**Given material:**
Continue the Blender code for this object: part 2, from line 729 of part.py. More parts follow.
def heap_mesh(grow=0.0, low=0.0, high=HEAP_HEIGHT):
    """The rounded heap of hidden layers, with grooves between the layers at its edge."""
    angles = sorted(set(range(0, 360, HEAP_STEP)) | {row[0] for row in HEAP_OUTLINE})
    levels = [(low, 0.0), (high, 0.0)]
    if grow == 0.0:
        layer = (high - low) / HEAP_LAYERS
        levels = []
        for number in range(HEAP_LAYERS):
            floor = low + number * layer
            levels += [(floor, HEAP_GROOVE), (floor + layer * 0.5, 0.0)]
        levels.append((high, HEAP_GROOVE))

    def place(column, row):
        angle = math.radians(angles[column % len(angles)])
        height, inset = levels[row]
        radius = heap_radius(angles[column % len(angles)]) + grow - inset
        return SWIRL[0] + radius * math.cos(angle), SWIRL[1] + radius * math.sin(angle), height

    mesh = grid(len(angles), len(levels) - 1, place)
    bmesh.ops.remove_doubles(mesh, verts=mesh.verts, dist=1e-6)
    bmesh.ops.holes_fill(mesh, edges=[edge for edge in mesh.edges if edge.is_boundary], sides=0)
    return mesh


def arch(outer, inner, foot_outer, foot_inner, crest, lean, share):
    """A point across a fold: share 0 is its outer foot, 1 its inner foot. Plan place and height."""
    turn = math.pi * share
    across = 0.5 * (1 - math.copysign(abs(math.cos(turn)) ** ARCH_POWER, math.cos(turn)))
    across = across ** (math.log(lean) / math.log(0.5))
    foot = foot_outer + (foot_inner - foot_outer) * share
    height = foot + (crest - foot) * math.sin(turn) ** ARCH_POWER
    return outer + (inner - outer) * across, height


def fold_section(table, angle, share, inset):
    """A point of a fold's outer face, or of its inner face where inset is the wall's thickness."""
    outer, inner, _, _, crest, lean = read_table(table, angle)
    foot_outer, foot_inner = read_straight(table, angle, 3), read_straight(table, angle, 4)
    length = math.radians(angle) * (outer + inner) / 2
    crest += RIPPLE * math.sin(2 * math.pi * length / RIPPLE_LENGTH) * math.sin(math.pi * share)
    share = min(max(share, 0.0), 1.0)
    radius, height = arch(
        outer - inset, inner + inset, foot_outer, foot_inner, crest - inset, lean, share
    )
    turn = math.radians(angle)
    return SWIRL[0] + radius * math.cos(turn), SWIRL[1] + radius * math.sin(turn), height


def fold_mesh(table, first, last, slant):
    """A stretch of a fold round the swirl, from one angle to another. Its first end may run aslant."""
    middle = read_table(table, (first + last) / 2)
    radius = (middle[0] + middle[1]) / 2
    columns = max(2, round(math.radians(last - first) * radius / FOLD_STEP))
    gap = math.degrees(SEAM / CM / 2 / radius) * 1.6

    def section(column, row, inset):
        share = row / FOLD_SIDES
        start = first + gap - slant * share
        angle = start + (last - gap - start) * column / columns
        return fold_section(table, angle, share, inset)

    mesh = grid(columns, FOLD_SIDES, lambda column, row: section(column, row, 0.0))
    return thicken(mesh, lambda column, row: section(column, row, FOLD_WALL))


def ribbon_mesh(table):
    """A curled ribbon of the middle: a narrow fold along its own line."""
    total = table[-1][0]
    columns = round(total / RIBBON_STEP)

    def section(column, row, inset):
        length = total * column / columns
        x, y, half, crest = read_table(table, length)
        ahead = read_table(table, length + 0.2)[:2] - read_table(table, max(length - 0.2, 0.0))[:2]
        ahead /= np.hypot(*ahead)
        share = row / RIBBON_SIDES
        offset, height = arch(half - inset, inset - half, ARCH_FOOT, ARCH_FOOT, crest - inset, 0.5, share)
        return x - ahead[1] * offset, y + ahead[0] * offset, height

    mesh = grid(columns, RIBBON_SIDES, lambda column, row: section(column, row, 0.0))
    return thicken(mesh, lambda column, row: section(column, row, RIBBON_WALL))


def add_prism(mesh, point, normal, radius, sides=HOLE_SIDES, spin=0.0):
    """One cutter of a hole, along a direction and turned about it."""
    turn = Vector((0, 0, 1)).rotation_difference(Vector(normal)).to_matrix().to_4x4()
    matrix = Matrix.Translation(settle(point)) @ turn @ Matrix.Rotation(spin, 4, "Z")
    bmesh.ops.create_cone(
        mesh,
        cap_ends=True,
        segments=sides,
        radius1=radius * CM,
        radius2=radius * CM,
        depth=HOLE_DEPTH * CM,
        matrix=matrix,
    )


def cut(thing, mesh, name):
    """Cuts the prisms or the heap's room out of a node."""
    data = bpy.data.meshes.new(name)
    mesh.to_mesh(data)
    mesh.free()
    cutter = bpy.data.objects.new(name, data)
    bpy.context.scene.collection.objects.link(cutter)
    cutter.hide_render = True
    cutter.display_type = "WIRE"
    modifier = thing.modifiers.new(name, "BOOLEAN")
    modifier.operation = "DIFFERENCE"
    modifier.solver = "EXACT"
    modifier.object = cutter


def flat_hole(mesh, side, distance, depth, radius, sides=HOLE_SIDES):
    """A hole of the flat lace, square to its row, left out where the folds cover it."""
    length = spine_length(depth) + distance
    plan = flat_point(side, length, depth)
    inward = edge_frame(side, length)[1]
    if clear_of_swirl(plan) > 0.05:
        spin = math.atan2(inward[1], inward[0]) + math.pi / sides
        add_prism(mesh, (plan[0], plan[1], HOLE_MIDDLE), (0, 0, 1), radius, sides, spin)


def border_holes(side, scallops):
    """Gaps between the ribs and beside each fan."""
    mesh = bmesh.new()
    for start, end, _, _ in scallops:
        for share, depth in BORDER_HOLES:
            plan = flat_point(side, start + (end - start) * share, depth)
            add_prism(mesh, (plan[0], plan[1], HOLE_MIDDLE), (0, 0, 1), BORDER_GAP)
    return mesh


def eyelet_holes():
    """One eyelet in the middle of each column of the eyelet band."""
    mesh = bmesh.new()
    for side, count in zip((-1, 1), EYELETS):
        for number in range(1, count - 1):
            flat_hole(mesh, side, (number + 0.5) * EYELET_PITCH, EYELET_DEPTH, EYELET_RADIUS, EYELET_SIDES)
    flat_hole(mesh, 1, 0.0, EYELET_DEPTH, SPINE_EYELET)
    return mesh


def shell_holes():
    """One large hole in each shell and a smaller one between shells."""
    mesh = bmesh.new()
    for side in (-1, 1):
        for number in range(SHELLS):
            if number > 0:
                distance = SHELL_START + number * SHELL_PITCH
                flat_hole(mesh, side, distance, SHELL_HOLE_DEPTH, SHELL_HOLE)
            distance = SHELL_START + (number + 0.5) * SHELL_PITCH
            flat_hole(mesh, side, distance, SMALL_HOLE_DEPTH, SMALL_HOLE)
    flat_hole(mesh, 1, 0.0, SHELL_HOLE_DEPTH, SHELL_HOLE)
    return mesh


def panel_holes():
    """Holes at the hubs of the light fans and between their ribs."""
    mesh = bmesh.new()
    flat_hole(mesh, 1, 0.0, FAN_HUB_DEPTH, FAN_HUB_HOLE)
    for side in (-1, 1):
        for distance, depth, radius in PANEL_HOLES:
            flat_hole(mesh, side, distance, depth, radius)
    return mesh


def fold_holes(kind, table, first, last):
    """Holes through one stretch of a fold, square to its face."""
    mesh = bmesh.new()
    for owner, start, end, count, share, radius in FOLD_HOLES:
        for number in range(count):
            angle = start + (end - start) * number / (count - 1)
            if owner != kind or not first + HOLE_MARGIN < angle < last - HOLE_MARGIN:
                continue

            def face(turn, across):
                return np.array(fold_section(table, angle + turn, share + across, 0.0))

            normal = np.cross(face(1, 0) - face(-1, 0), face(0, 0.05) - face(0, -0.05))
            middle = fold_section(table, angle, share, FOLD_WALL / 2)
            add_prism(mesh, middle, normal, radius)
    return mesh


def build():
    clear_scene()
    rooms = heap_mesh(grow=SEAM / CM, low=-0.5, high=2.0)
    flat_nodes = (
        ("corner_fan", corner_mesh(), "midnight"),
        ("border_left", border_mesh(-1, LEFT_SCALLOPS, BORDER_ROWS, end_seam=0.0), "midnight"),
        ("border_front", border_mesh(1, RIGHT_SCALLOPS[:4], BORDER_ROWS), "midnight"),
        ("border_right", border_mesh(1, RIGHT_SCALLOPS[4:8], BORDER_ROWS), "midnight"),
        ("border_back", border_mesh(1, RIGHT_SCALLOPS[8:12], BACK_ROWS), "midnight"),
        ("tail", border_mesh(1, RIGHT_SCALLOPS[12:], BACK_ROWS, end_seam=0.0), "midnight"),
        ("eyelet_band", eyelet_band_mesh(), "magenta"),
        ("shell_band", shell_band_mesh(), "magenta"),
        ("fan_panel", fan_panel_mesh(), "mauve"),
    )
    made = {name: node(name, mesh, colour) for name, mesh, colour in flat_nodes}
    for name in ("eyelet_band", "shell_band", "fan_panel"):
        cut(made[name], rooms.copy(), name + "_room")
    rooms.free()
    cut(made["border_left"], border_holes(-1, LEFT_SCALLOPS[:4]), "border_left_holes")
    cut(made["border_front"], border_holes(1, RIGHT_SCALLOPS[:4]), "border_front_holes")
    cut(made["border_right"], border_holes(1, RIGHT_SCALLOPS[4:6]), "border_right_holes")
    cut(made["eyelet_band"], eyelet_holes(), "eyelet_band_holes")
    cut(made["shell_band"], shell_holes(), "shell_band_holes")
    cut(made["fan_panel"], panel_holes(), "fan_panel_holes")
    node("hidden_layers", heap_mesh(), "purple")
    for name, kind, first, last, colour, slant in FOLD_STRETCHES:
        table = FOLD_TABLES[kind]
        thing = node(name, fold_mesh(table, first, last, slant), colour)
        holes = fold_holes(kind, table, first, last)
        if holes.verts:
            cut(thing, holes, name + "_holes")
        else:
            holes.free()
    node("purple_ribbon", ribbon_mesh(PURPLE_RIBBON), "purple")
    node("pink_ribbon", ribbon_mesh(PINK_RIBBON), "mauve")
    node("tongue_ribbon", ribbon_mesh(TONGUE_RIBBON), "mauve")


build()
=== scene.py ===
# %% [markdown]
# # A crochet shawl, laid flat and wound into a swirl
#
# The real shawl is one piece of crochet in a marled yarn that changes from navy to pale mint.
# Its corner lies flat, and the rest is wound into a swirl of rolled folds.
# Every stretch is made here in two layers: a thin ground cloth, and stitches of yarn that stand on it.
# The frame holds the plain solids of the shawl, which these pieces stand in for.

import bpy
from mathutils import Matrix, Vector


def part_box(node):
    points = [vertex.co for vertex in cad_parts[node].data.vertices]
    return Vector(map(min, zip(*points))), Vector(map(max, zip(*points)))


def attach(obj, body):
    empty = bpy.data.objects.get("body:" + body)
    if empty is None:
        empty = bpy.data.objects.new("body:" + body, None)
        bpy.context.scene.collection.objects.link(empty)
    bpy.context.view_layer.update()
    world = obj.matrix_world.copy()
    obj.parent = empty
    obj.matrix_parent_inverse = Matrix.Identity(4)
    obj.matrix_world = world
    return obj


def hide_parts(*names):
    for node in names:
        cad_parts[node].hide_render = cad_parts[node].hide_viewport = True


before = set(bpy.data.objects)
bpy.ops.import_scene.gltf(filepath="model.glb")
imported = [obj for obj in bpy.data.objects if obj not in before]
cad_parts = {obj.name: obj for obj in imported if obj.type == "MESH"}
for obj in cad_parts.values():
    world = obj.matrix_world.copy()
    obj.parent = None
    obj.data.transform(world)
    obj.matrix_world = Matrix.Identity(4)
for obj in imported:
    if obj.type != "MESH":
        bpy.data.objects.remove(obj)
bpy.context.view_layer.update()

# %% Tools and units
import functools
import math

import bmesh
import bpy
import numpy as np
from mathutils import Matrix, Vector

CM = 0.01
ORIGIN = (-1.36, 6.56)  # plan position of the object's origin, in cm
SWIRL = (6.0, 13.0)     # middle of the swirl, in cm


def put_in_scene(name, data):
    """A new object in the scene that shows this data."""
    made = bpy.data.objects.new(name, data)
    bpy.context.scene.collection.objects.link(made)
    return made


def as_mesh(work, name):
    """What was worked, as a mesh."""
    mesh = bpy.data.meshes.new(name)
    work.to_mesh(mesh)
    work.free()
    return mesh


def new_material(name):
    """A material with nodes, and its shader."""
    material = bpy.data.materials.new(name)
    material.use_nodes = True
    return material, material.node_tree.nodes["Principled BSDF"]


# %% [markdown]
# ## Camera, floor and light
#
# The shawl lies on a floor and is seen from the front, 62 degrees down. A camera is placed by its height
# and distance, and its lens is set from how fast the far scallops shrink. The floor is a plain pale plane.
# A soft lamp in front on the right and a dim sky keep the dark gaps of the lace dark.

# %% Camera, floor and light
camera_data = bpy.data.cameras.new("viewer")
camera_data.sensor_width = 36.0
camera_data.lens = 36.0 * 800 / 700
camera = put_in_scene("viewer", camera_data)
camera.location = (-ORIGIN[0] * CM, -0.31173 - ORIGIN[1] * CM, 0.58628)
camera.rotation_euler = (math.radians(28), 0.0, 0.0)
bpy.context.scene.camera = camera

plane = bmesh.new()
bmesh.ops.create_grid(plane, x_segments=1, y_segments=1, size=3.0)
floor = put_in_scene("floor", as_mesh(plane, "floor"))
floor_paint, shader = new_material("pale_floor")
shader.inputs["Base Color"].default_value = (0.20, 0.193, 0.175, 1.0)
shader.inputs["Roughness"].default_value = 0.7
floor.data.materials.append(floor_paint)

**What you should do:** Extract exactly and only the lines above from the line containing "thing = node(name, fold_mesh(table, first, last, slant), colour)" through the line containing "points = [vertex.co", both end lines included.

**Full solution:**
        thing = node(name, fold_mesh(table, first, last, slant), colour)
        holes = fold_holes(kind, table, first, last)
        if holes.verts:
            cut(thing, holes, name + "_holes")
        else:
            holes.free()
    node("purple_ribbon", ribbon_mesh(PURPLE_RIBBON), "purple")
    node("pink_ribbon", ribbon_mesh(PINK_RIBBON), "mauve")
    node("tongue_ribbon", ribbon_mesh(TONGUE_RIBBON), "mauve")


build()
=== scene.py ===
# %% [markdown]
# # A crochet shawl, laid flat and wound into a swirl
#
# The real shawl is one piece of crochet in a marled yarn that changes from navy to pale mint.
# Its corner lies flat, and the rest is wound into a swirl of rolled folds.
# Every stretch is made here in two layers: a thin ground cloth, and stitches of yarn that stand on it.
# The frame holds the plain solids of the shawl, which these pieces stand in for.

import bpy
from mathutils import Matrix, Vector


def part_box(node):
    points = [vertex.co for vertex in cad_parts[node].data.vertices]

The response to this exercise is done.